I continued west on the main line under the I-90 overpass and on towards the west coal siding switch where the V train's rear end was hanging out. Finally the inbound conductor radioed. "Ten cars, Al". I set the air brakes. "Five cars to the cut, Al". I increased the DB and increased the reduction. "Two cars Denver-Billings. That'll do when you get em stopped".
When the air had stopped blowing from the required 20 psi set the inbound conductor turned the anglecock 104 cars back, pulled the pin, and told me to pull ahead 5 cars to clear the switch. When I cleared the switch I was only about 8 car lengths from the V train fouling the west coal siding CTC switch. This a LONG sucker!
The coal empty on the main was departing eastward. We backed up and set the 4 cars out on #8 track then put our train back together. While we were getting the air pumped up the V train started moving. By the time the air was ready to set & release the V was gone and we had a green signal at the west coal siding to leave.
I gently started the long train and held 10 mph until the rear end came out onto the main at the west yard CTC switch then very carefully got out of DB, stretched them all out, and turned the horses lose. A few minute later we were rolling through East Kiewit at track speed on our way to Laurel, Montana.

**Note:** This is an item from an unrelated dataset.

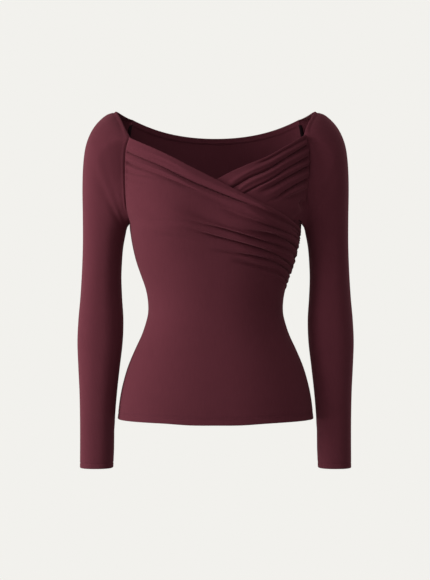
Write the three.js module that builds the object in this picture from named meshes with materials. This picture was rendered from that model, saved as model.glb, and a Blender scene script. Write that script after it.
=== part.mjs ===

The only siding that would hold us was the first one, Ranchester, so the DS had to split up all the eastbounds coming against us so we could meet only one at each siding. We had no on line work to do. We had departed Sheridan at 1800 and arrived at Laurel at 2310. Five hours and ten nminutes over the road. Not bad for such a large and lowly local. After doubling the train over into Laurel Yard and taking the power to the house we tied up at midnight:45. Eight hours on duty.